TASK PROMPT: Copy out the listing exactly.

::: PROVIDED MATERIAL :::

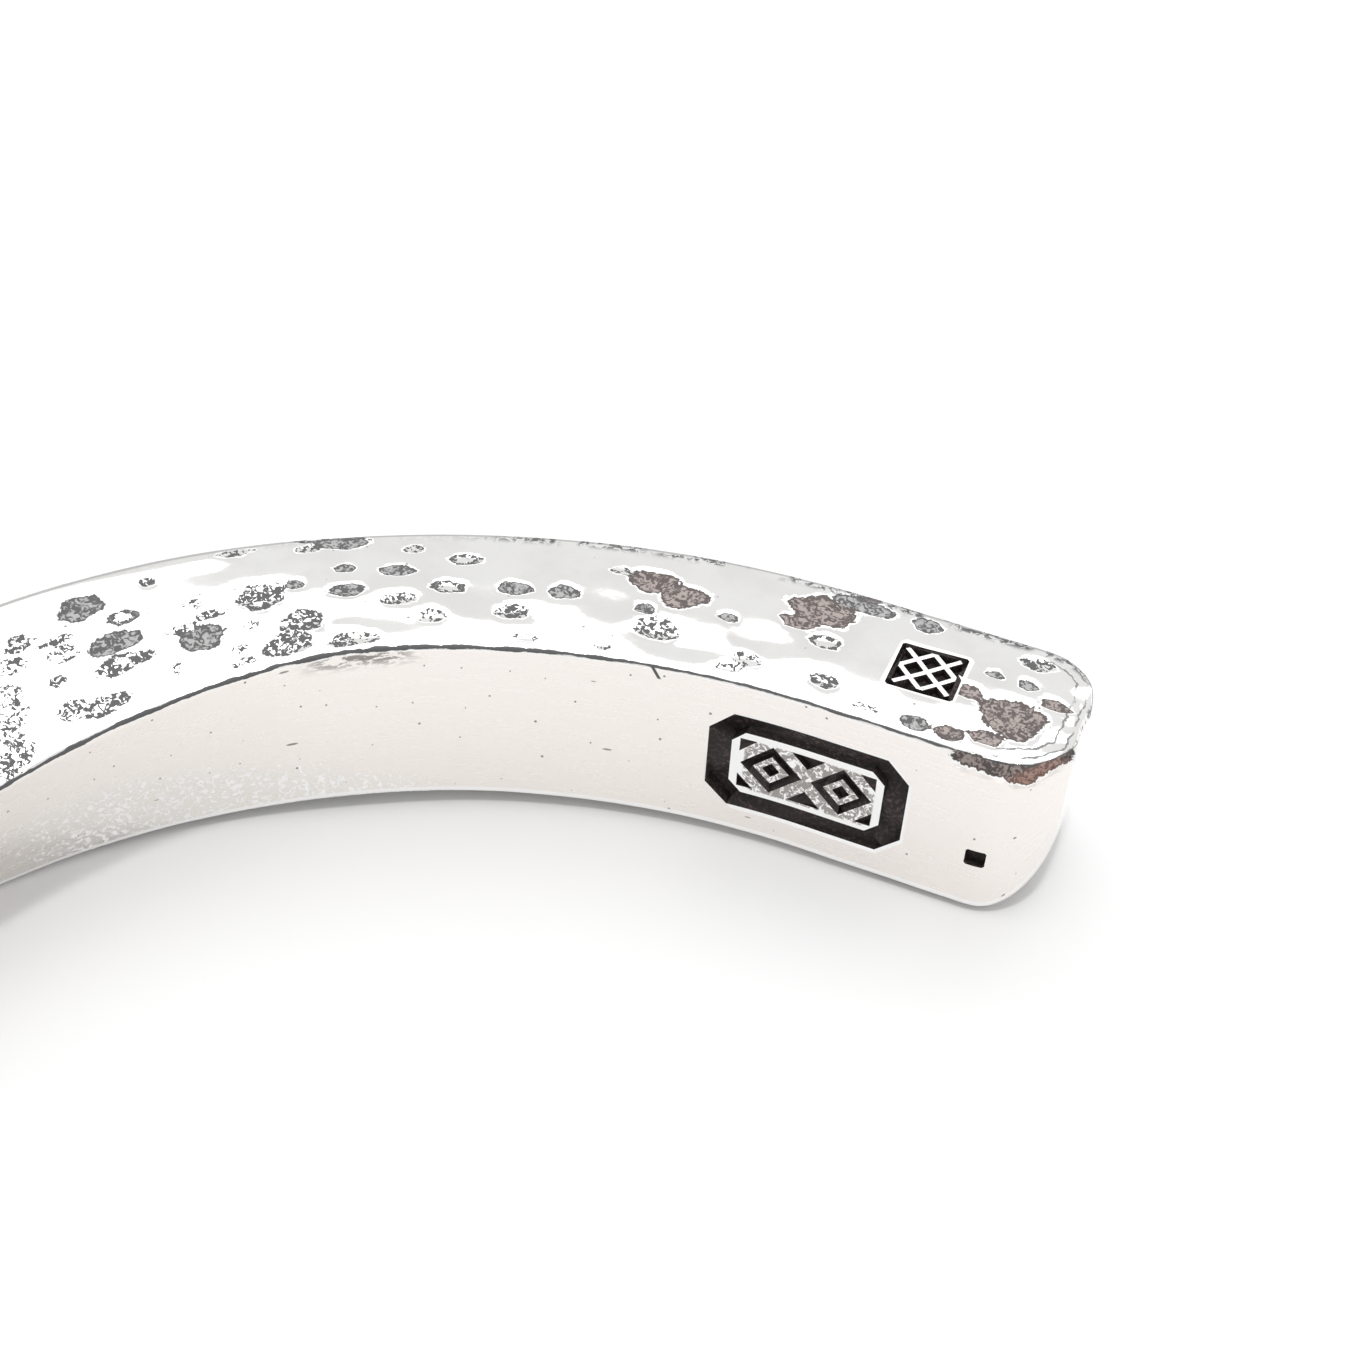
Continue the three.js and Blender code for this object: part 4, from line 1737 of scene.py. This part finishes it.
    def forge(self, blank: bpy.types.Object, stand: Vector) -> bpy.types.Object:
        """Hammers, twists and bends the blank.

        Args:
            blank: the straight blank.
            stand: how far the bent bar moves to its place.

        Returns:
            The bar as a plain mesh.
        """
        tree = ForgeTree(self.path)
        modifier = blank.modifiers.new("forge_cuff", "NODES")
        modifier.node_group = tree.build()
        values = {name: value for name, (_, value) in tree.sizes().items()}
        values |= {"Stand": stand, "Hammered Finish": self.hammered, "Smooth Finish": self.satin}
        for item in modifier.node_group.interface.items_tree:
            if item.in_out == "INPUT" and item.name in values:
                modifier[item.identifier] = values[item.name]
        evaluated = blank.evaluated_get(bpy.context.evaluated_depsgraph_get())
        bar = add_object("bangle_bar", bpy.data.meshes.new_from_object(evaluated))
        blank.modifiers.remove(modifier)
        bpy.data.objects.remove(blank)
        return bar

    def strike(self, bar: bpy.types.Object, stand: Vector) -> None:
        """Punches the marks into the bar.

        Args:
            bar: the bent bar.
            stand: how far it was moved to its place.
        """
        sets = [*self.cartouche.punches(), *self.seal.punches(), *self.dot.punches()]
        punches = [punch.build(self.blank, stand, self.recess) for punch in sets]
        for punch in punches:
            cut = bar.modifiers.new(punch.name, "BOOLEAN")
            cut.object = punch
            cut.operation = "DIFFERENCE"
            cut.solver = "MANIFOLD"
            cut.material_mode = "TRANSFER"
        evaluated = bar.evaluated_get(bpy.context.evaluated_depsgraph_get())
        mesh = bpy.data.meshes.new_from_object(evaluated)
        bar.modifiers.clear()
        bar.data = mesh
        for punch in punches:
            bpy.data.objects.remove(punch)

    def build(self) -> bpy.types.Object:
        """Makes the bangle.

        Returns:
            The finished piece.
        """
        blank, stand = self.blank_object()
        bar = self.forge(blank, stand)
        self.strike(bar, stand)
        bar.data.shade_smooth()
        bar.data.set_sharp_from_angle(angle=self.sharp)
        return bar


# ---------------------------------------------------------------- the studio


@dataclass(frozen=True)
class Lamp:
    """A square soft light: its side in metres, its height above the table in degrees, its power in watts."""

    name: str
    size: float
    height: float
    power: float


@dataclass(frozen=True)
class Studio:
    """A pale table, a soft panel beyond the bangle, a small fill behind the camera, and the camera."""

    floor_size: float = 3.0
    floor_colour: Colour = (0.775, 0.775, 0.775, 1)
    floor_roughness: float = 0.5
    sky: Colour = (0.86, 0.86, 0.86, 1)
    beyond: Lamp = Lamp("soft_panel", 0.5, 66.0, 0.98)
    behind: Lamp = Lamp("small_fill", 0.05, 84.0, 0.8)
    lamp_distance: float = 0.55
    eye: tuple[float, float, float] = (-16.62 * MM, 6.28 * MM, 47.51 * MM)
    azimuth: float = -120.34
    elevation: float = 42.22
    roll: float = 2.74
    lens: float = 56.0
    sensor: float = 36.0
    clip: Point = (0.001, 10.0)

    def floor(self) -> bpy.types.Object:
        """Makes the table top.

        Returns:
            The floor.
        """
        half = self.floor_size / 2
        mesh = bpy.data.meshes.new("table_top")
        corners = [(-half, -half, 0.0), (half, -half, 0.0), (half, half, 0.0), (-half, half, 0.0)]
        mesh.from_pydata(corners, [], [(0, 1, 2, 3)])
        material = bpy.data.materials.new("white_table")
        material.use_nodes = True
        shader = material.node_tree.nodes["Principled BSDF"]
        shader.inputs["Base Color"].default_value = self.floor_colour
        shader.inputs["Roughness"].default_value = self.floor_roughness
        mesh.materials.append(material)
        return add_object("table_top", mesh)

    def light(self, lamp: Lamp, facing: float) -> None:
        """Makes a lamp that shines on the bangle.

        Args:
            lamp: the lamp.
            facing: the compass direction that it stands in, in degrees, counted as the camera's is.
        """
        light = bpy.data.lights.new(lamp.name, "AREA")
        light.shape = "SQUARE"
        light.size = lamp.size
        light.energy = lamp.power
        turn, rise = math.radians(facing), math.radians(lamp.height)
        level = math.cos(rise)
        spot = Vector((-math.sin(turn) * level, math.cos(turn) * level, math.sin(rise))) * self.lamp_distance
        aim = (-spot).to_track_quat("-Z", "Y").to_matrix().to_4x4()
        add_object(lamp.name, light).matrix_world = Matrix.Translation(spot) @ aim

    def world(self) -> None:
        """Makes the even sky."""
        world = bpy.data.worlds.new("studio")
        world.use_nodes = True
        world.node_tree.nodes["Background"].inputs[0].default_value = self.sky
        bpy.context.scene.world = world

    def camera(self) -> None:
        """Makes the camera."""
        lens = bpy.data.cameras.new("camera")
        lens.lens = self.lens
        lens.sensor_width = self.sensor
        lens.clip_start, lens.clip_end = self.clip
        turn = Euler((math.radians(90 - self.elevation), 0, math.radians(self.azimuth))).to_matrix().to_4x4()
        roll = Matrix.Rotation(math.radians(self.roll), 4, "Z")
        camera = add_object("camera", lens)
        camera.matrix_world = Matrix.Translation(Vector(self.eye)) @ turn @ roll
        bpy.context.scene.camera = camera

    def build(self) -> None:
        """Makes the whole studio."""
        self.floor()
        self.world()
        self.light(self.beyond, self.azimuth)
        self.light(self.behind, self.azimuth + 180)
        self.camera()
        settings = bpy.context.scene.view_settings
        settings.view_transform = "Standard"
        settings.look = "None"


def main() -> None:
    """Builds the bangle and the studio, and logs how many points and faces the bangle has."""
    logging.basicConfig(level=logging.INFO, format="%(name)s: %(message)s")
    bangle = Bangle().build()
    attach(bangle, "root")
    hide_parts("bangle")
    log.info("%s: %d points, %d faces", bangle.name, len(bangle.data.vertices), len(bangle.data.polygons))
    Studio().build()


if __name__ == "__main__":
    main()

:::

SOLVED EXERCISE:
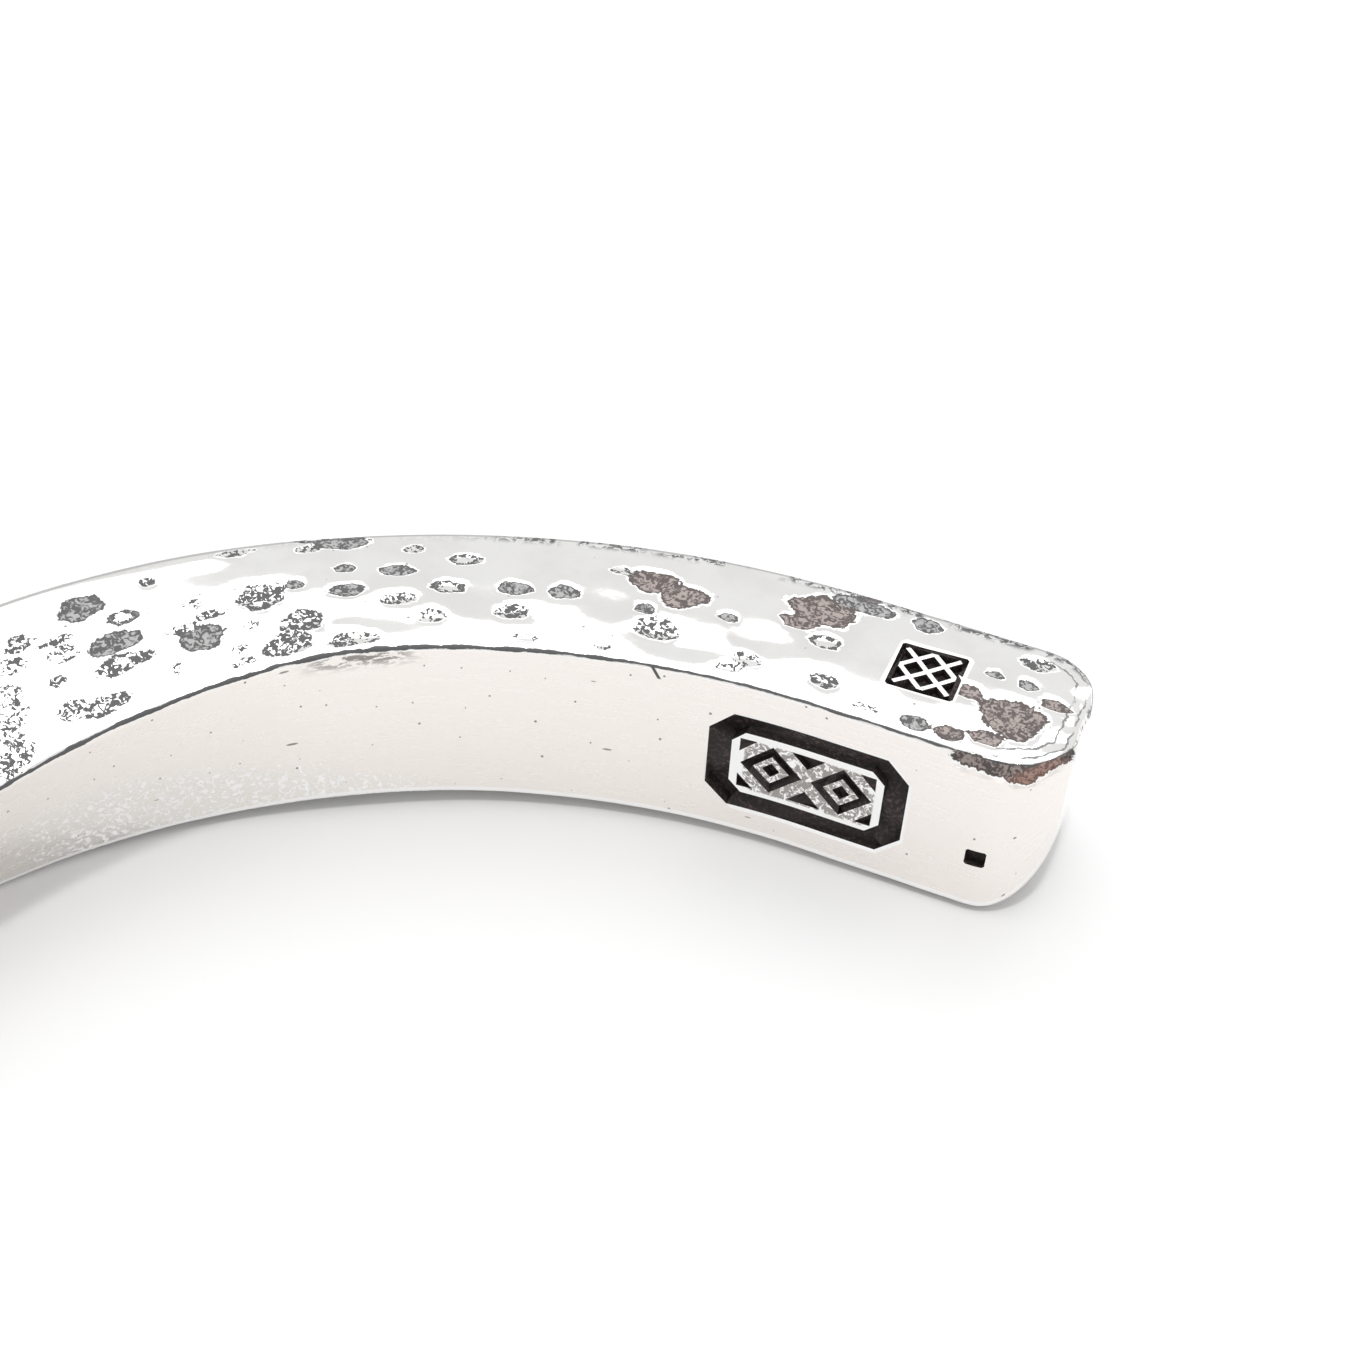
Continue the three.js and Blender code for this object: part 4, from line 1737 of scene.py. This part finishes it.
    def forge(self, blank: bpy.types.Object, stand: Vector) -> bpy.types.Object:
        """Hammers, twists and bends the blank.

        Args:
            blank: the straight blank.
            stand: how far the bent bar moves to its place.

        Returns:
            The bar as a plain mesh.
        """
        tree = ForgeTree(self.path)
        modifier = blank.modifiers.new("forge_cuff", "NODES")
        modifier.node_group = tree.build()
        values = {name: value for name, (_, value) in tree.sizes().items()}
        values |= {"Stand": stand, "Hammered Finish": self.hammered, "Smooth Finish": self.satin}
        for item in modifier.node_group.interface.items_tree:
            if item.in_out == "INPUT" and item.name in values:
                modifier[item.identifier] = values[item.name]
        evaluated = blank.evaluated_get(bpy.context.evaluated_depsgraph_get())
        bar = add_object("bangle_bar", bpy.data.meshes.new_from_object(evaluated))
        blank.modifiers.remove(modifier)
        bpy.data.objects.remove(blank)
        return bar

    def strike(self, bar: bpy.types.Object, stand: Vector) -> None:
        """Punches the marks into the bar.

        Args:
            bar: the bent bar.
            stand: how far it was moved to its place.
        """
        sets = [*self.cartouche.punches(), *self.seal.punches(), *self.dot.punches()]
        punches = [punch.build(self.blank, stand, self.recess) for punch in sets]
        for punch in punches:
            cut = bar.modifiers.new(punch.name, "BOOLEAN")
            cut.object = punch
            cut.operation = "DIFFERENCE"
            cut.solver = "MANIFOLD"
            cut.material_mode = "TRANSFER"
        evaluated = bar.evaluated_get(bpy.context.evaluated_depsgraph_get())
        mesh = bpy.data.meshes.new_from_object(evaluated)
        bar.modifiers.clear()
        bar.data = mesh
        for punch in punches:
            bpy.data.objects.remove(punch)

    def build(self) -> bpy.types.Object:
        """Makes the bangle.

        Returns:
            The finished piece.
        """
        blank, stand = self.blank_object()
        bar = self.forge(blank, stand)
        self.strike(bar, stand)
        bar.data.shade_smooth()
        bar.data.set_sharp_from_angle(angle=self.sharp)
        return bar


# ---------------------------------------------------------------- the studio


@dataclass(frozen=True)
class Lamp:
    """A square soft light: its side in metres, its height above the table in degrees, its power in watts."""

    name: str
    size: float
    height: float
    power: float


@dataclass(frozen=True)
class Studio:
    """A pale table, a soft panel beyond the bangle, a small fill behind the camera, and the camera."""

    floor_size: float = 3.0
    floor_colour: Colour = (0.775, 0.775, 0.775, 1)
    floor_roughness: float = 0.5
    sky: Colour = (0.86, 0.86, 0.86, 1)
    beyond: Lamp = Lamp("soft_panel", 0.5, 66.0, 0.98)
    behind: Lamp = Lamp("small_fill", 0.05, 84.0, 0.8)
    lamp_distance: float = 0.55
    eye: tuple[float, float, float] = (-16.62 * MM, 6.28 * MM, 47.51 * MM)
    azimuth: float = -120.34
    elevation: float = 42.22
    roll: float = 2.74
    lens: float = 56.0
    sensor: float = 36.0
    clip: Point = (0.001, 10.0)

    def floor(self) -> bpy.types.Object:
        """Makes the table top.

        Returns:
            The floor.
        """
        half = self.floor_size / 2
        mesh = bpy.data.meshes.new("table_top")
        corners = [(-half, -half, 0.0), (half, -half, 0.0), (half, half, 0.0), (-half, half, 0.0)]
        mesh.from_pydata(corners, [], [(0, 1, 2, 3)])
        material = bpy.data.materials.new("white_table")
        material.use_nodes = True
        shader = material.node_tree.nodes["Principled BSDF"]
        shader.inputs["Base Color"].default_value = self.floor_colour
        shader.inputs["Roughness"].default_value = self.floor_roughness
        mesh.materials.append(material)
        return add_object("table_top", mesh)

    def light(self, lamp: Lamp, facing: float) -> None:
        """Makes a lamp that shines on the bangle.

        Args:
            lamp: the lamp.
            facing: the compass direction that it stands in, in degrees, counted as the camera's is.
        """
        light = bpy.data.lights.new(lamp.name, "AREA")
        light.shape = "SQUARE"
        light.size = lamp.size
        light.energy = lamp.power
        turn, rise = math.radians(facing), math.radians(lamp.height)
        level = math.cos(rise)
        spot = Vector((-math.sin(turn) * level, math.cos(turn) * level, math.sin(rise))) * self.lamp_distance
        aim = (-spot).to_track_quat("-Z", "Y").to_matrix().to_4x4()
        add_object(lamp.name, light).matrix_world = Matrix.Translation(spot) @ aim

    def world(self) -> None:
        """Makes the even sky."""
        world = bpy.data.worlds.new("studio")
        world.use_nodes = True
        world.node_tree.nodes["Background"].inputs[0].default_value = self.sky
        bpy.context.scene.world = world

    def camera(self) -> None:
        """Makes the camera."""
        lens = bpy.data.cameras.new("camera")
        lens.lens = self.lens
        lens.sensor_width = self.sensor
        lens.clip_start, lens.clip_end = self.clip
        turn = Euler((math.radians(90 - self.elevation), 0, math.radians(self.azimuth))).to_matrix().to_4x4()
        roll = Matrix.Rotation(math.radians(self.roll), 4, "Z")
        camera = add_object("camera", lens)
        camera.matrix_world = Matrix.Translation(Vector(self.eye)) @ turn @ roll
        bpy.context.scene.camera = camera

    def build(self) -> None:
        """Makes the whole studio."""
        self.floor()
        self.world()
        self.light(self.beyond, self.azimuth)
        self.light(self.behind, self.azimuth + 180)
        self.camera()
        settings = bpy.context.scene.view_settings
        settings.view_transform = "Standard"
        settings.look = "None"


def main() -> None:
    """Builds the bangle and the studio, and logs how many points and faces the bangle has."""
    logging.basicConfig(level=logging.INFO, format="%(name)s: %(message)s")
    bangle = Bangle().build()
    attach(bangle, "root")
    hide_parts("bangle")
    log.info("%s: %d points, %d faces", bangle.name, len(bangle.data.vertices), len(bangle.data.polygons))
    Studio().build()


if __name__ == "__main__":
    main()